Many California drivers think they automatically have to comply if a police officer asks them to do something during a traffic stop. While there are certain requests you should immediately obey, such as exiting your vehicle if a patrol officer asks you to do so, there are also requests you can refuse without any legal or administrative repercussion.

Field sobriety tests fall under that category. Do you know that you do not have to submit to such tests, even if a police officer has detained you outside of your vehicle? There are three typical tests that most California police officers use to determine if they have probable cause to make a suspected drunk driving arrest. The problem is that the tests are not reliable, and you might fail one even if you’re sober.

Remember these facts

If you’re driving along a California roadway and a cop pulls you over, it’s understandable that you might feel nervous or worried about what you may or may not have done. The following information pertains to field sobriety tests, which may apply to your situation if the police officer who stopped you thinks you are intoxicated or otherwise impaired:

  • The walk-and-turn test: This is the test most drivers are familiar with. A police officer who asks you to take this test wants to observe how well you follow directions and how steady your gait is when you walk a straight line. Walking is one thing, but walking with the heel of one foot at the toes of the other while your arms are held at shoulder length can be quite tricky, even if you did not consume alcohol beforehand.
  • The horizontal gaze nystagmus test: Every person has a maximum peripheral vision point, and if the eyes are tracking an object left to right or up and down, they will jerk erratically when they reach that point. If you are intoxicated, your eyes may jerk even before they reach that point, which is what a police officer is watching for if you take this test.
  • The one-leg stand test: When you have your arms at your sides and one of your feet held six inches off the ground, a police officer can check your balance. This test also often requires that you count out loud by 1,000’s while you balance; if you slur your numbers, miss a number, sway, put your foot down or try to extend your arms to help you balance, your next trip might be straight to the nearest county jail.

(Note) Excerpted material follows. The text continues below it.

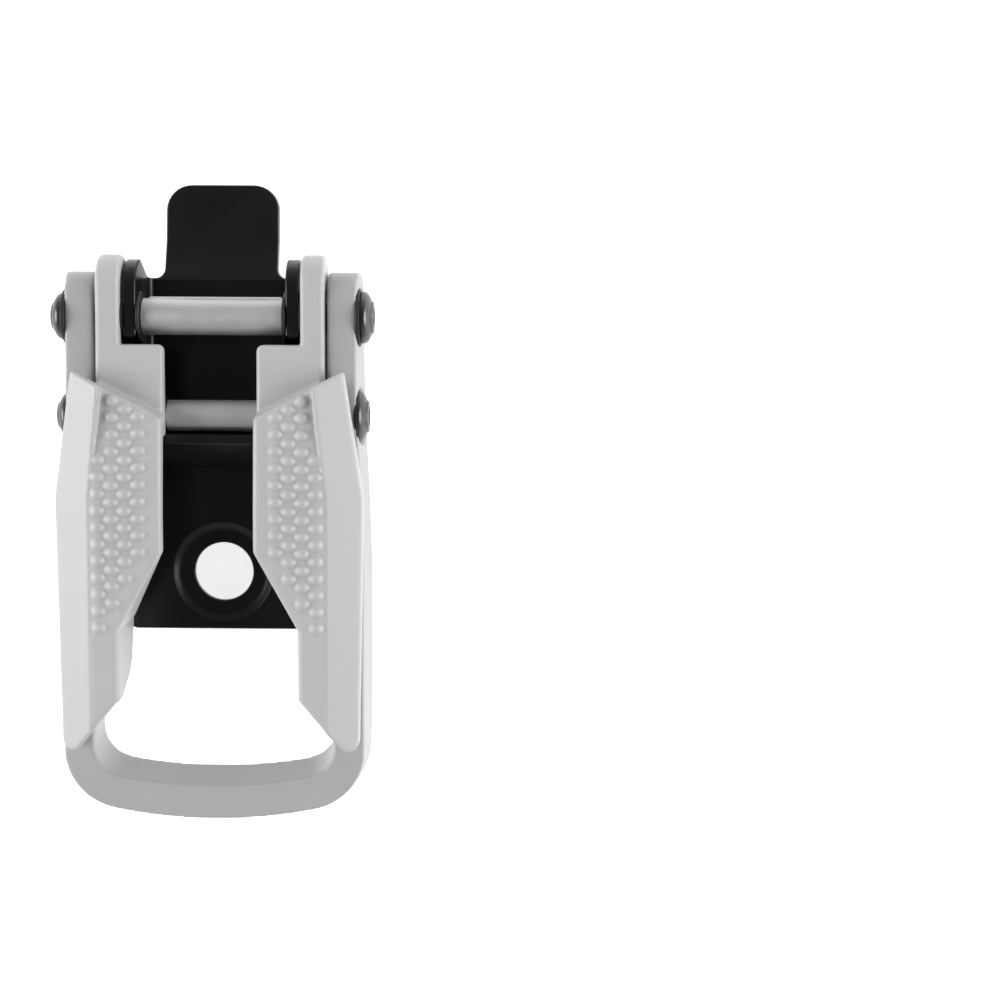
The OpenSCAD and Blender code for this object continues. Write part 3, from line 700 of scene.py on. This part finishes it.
def head(x, side, radius):
    """Formed head: a low dome with a shoulder, a ring and a dimple, standing on x and facing outwards."""
    profile = [(-0.3, 0), (-0.3, radius - 0.4), (0, radius), (0.45, radius), (0.7, radius * 0.97),
               (1.05, radius * 0.88), (1.3, radius * 0.76), (1.42, radius * 0.7), (1.42, radius * 0.66),
               (HEAD_H, radius * 0.58), (HEAD_H, radius * 0.4), (HEAD_H - 0.45, radius * 0.27),
               (HEAD_H - 0.5, 0)]
    return [(x + side * step, r) for step, r in profile]


drum_head_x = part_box("drum_axle")[1].x / MM - HEAD_H
cap_x = -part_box("drum_axle_cap")[0].x / MM - HEAD_H
shaft = worked(rod(-drum_head_x - 0.9, drum_head_x + 0.2, AXLE_R, axle),
               ("BOOLEAN", FUSE, turned(head(drum_head_x, 1, HEAD_R), axle)))
finished(edged(shaft, HEAD_EDGE), "drum_shaft", "wings", "dark_nickel", dark_nickel, "drum_axle", flats=True)
finished(edged(turned(head(-cap_x, -1, CAP_R), axle), HEAD_EDGE), "drum_shaft_cap", "wings",
         "dark_nickel", dark_nickel, "drum_axle_cap", flats=True)
shaft = worked(rod(-arm_out - 0.9, arm_out + 0.2, PIN_R, pawl_pin),
               ("BOOLEAN", FUSE, turned(head(arm_out, 1, HEAD_R), pawl_pin)))
finished(edged(shaft, HEAD_EDGE), "pawl_pin", "release", "dark_nickel", dark_nickel, "pawl_axle", flats=True)
finished(edged(turned(head(-arm_out, -1, CAP_R), pawl_pin), HEAD_EDGE), "pawl_pin_cap", "release",
         "dark_nickel", dark_nickel, "pawl_axle_cap", flats=True)

sleeve_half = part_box("pawl_sleeve")[1].x / MM
sleeve = turned([(-sleeve_half, PIN_R + RUNNING), (-sleeve_half, SLEEVE_R), (sleeve_half, SLEEVE_R),
                 (sleeve_half, PIN_R + RUNNING)], pawl_pin)
finished(edged(sleeve, 0.15), "pin_sleeve", "release", "satin_nickel", satin_nickel, "pawl_sleeve",
         flats=True)

drum_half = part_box("drive_drum")[1].x / MM
drum = rod(-drum_half, drum_half, DRUM_R, axle)
for turn in TOOTH_TURNS:
    tooth = prism([(-0.5, 0.8 - DRUM_R), (-0.3, -DRUM_R - 0.9), (0, -DRUM_R - 0.9), (0.6, 0.8 - DRUM_R)],
                  -TOOTH_HALF, TOOTH_HALF, "X")
    bmesh.ops.rotate(tooth, verts=tooth.verts, cent=(0, 0, 0),
                     matrix=Matrix.Rotation(math.radians(turn), 3, "X"))
    bmesh.ops.translate(tooth, verts=tooth.verts, vec=(0, axle[0], axle[1]))
    drum = worked(drum, ("BOOLEAN", FUSE, tooth))
finished(edged(drum, 0.12), "toothed_drum", "wings", "satin_nickel", satin_nickel, "drive_drum", flats=True)


# ---- Holding pawl and its springs ----
# A black coated steel plate with two ears that hang on the pin, pressed down on the ladder by a
# torsion spring of drawn wire on each side.

PAWL_LEN = 8.2
PAWL_EAR_T = 1.6
PAWL_HUB_R = 3.1
PAWL_TIP_Z = 2.3
WIRE_R = 0.3
COIL_R = 2.35
COIL_TURNS = 2.5
COIL_STEPS = 36

pawl_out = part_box("holding_pawl")[1].x / MM
pawl_in = pawl_out - PAWL_EAR_T
root = pawl_pin[0] - SLEEVE_R - 0.3
plate_side = [(root, pawl_pin[1] + 1.9), (root, pawl_pin[1] - 0.4),
              (pawl_pin[0] - PAWL_LEN + 0.6, PAWL_TIP_Z),
              (pawl_pin[0] - PAWL_LEN, PAWL_TIP_Z), (pawl_pin[0] - PAWL_LEN - 0.2, PAWL_TIP_Z + 1.2),
              (root - 1.5, pawl_pin[1] + 2.3)]
pawl = prism(plate_side, -pawl_out, pawl_out, "X")
ear_side = [(pawl_pin[0] - SLEEVE_R - 1, pawl_pin[1] - 1.2), (pawl_pin[0], pawl_pin[1] - 1.2),
            (pawl_pin[0], pawl_pin[1] + 1.8), (pawl_pin[0] - SLEEVE_R - 1, pawl_pin[1] + 1.8)]
for x in (-pawl_out, pawl_in):
    pawl = worked(pawl, ("BOOLEAN", FUSE, rod(x, x + PAWL_EAR_T, PAWL_HUB_R, pawl_pin)),
                  ("BOOLEAN", FUSE, prism(ear_side, x, x + PAWL_EAR_T, "X")))
pawl = worked(pawl, ("BOOLEAN", CUT, rod(-20, 20, PIN_R + 0.04, pawl_pin)))
finished(edged(pawl, 0.2), "pawl_plate", "pawl", "black_steel", black_coat, "holding_pawl", flats=True)

# Drawn spring steel: bright, with faint lines along the wire.
spring_wire = plated("drawn_spring_steel", "#a3a3a1", "#868684", 0.35, 0.4)

coil_in = pawl_out + WIRE_R + 0.1
coil_pitch = (half_in - 0.2 - WIRE_R - coil_in) / COIL_TURNS
for side, word in ((1, "right"), (-1, "left")):
    route = [(coil_in - 0.1, pawl_pin[0] - COIL_R - 3.6, pawl_pin[1] - 0.3),
             (coil_in - 0.05, pawl_pin[0] - COIL_R - 1.2, pawl_pin[1] - 0.9)]
    for i in range(int(COIL_TURNS * COIL_STEPS) + 1):
        turn = math.pi - 2 * math.pi * i / COIL_STEPS
        route.append((coil_in + coil_pitch * i / COIL_STEPS, pawl_pin[0] + COIL_R * math.cos(turn),
                      pawl_pin[1] + COIL_R * math.sin(turn)))
    route.append((route[-1][0], pawl_pin[0] + COIL_R + 0.1, pawl_pin[1] + 1.6))
    wire = bpy.data.curves.new("wire", "CURVE")
    wire.dimensions = "3D"
    wire.bevel_depth = WIRE_R
    wire.bevel_resolution = 3
    wire.use_fill_caps = True
    line = wire.splines.new("POLY")
    line.points.add(len(route) - 1)
    for point, (x, y, z) in zip(line.points, route):
        point.co = (side * x, y, z, 1)
    drawn = bpy.data.objects.new("wire", wire)
    spring = bmesh.new()
    mesh = drawn.to_mesh()
    spring.from_mesh(mesh)
    bpy.data.objects.remove(drawn)
    finished(spring, "torsion_spring_" + word, "release", "spring_steel", spring_wire, "pawl_spring_" + word)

You may have a past injury that would impede your ability to perform such tests well. The problem is that you might be perfectly sober, but if the police officer administering the test fails you, it constitutes probable cause to arrest you for suspected drunk driving. You can refuse to submit to field sobriety tests although many drivers think it’s best to cooperate to avoid problems down the line.

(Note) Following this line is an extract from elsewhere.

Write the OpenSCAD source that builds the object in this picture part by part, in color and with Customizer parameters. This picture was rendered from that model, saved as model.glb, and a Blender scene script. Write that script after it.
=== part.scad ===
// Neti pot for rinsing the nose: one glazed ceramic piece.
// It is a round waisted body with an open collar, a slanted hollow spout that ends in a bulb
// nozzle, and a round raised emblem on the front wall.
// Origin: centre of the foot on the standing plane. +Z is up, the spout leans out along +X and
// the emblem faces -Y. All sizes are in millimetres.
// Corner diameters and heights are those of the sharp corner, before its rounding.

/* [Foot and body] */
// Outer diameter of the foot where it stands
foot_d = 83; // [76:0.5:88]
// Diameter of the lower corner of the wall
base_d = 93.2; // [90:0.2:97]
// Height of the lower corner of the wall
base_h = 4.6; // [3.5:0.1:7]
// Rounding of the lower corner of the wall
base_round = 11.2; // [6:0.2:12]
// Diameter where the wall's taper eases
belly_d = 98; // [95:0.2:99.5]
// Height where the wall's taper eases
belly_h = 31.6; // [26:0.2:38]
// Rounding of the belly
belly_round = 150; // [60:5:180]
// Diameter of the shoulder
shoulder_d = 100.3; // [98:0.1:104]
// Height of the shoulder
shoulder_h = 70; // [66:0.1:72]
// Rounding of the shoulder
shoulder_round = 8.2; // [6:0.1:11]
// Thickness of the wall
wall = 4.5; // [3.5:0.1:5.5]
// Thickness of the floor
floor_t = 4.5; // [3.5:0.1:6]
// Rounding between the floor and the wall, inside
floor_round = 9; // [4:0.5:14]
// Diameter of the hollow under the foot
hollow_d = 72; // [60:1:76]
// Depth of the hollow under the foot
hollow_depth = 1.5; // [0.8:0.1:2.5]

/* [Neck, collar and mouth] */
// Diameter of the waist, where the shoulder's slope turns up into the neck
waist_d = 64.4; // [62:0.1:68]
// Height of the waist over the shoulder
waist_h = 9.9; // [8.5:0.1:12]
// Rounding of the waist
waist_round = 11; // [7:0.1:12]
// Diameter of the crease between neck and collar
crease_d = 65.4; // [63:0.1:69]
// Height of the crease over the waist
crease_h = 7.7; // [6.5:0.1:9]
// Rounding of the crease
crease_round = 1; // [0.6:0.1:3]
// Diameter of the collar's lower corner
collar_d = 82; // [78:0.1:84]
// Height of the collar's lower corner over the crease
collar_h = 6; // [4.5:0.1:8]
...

Know how to protect your rights

If someone tells you that you are legally obligated to take a field sobriety test, it is simply not true. In fact, a police officer can violate your rights in several ways, depending on what he or she says and does during a traffic stop or while taking you into custody. You can request legal representation to help you protect your rights as well as to help you make informed decisions as you navigate the criminal justice system.